We can only succeed through a race to the top – investing in the skills of all as we make our economy more dynamic and competitive, and earn our way to higher living standards for everyone.
That is why Labour is today the party of radical economic change
I know some in the business community believe that Labour’s focus on living standards, fairness, transparency and competition is anti-business.
But we will only win support for an open and dynamic market economy if we show that it can work for all, and not just some.
Without an active industrial policy to manage these powerful forces of globalisation and technological change, inequalities will continue to widen and, for many, precarious low skilled work will increasingly become the norm.
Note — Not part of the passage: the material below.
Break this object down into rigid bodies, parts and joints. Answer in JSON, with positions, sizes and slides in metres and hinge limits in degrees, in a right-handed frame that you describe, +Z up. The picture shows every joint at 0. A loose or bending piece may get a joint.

At a time when politicians and business leaders often seem to compete with each other for bad headlines, none of us can afford to bury our heads in the sand and ignore the concerns of the majority of people across our country that our economy is not currently working for them and their families.
That is why it is so vital that Labour shows we can succeed where the Tories have failed, working with business to shape the economic policies that can change Britain and earn our way to rising living standards for all.
And that is the agenda that Ed Milliband, my Shadow Cabinet colleagues and I have been setting out in recent weeks – not anti-business, but anti-business as usual.
To support good jobs and higher skills for all, we will:
– Expand free childcare for working parents to 25 hours a week to help make work pay.
– Introduce a compulsory job for the long-term unemployed and every young person under the age of 25 out of work for more than a year – paid for by repeating the successful tax on bank bonuses and restricting pensions tax relief for the very highest earners – a job they would have to take up or lose benefits.
– Introduce a new ‘gold standard’ vocational qualification and, as Rachel Reeves set out this week, require compulsory basic skills tests for anyone claiming Jobseekers Allowance.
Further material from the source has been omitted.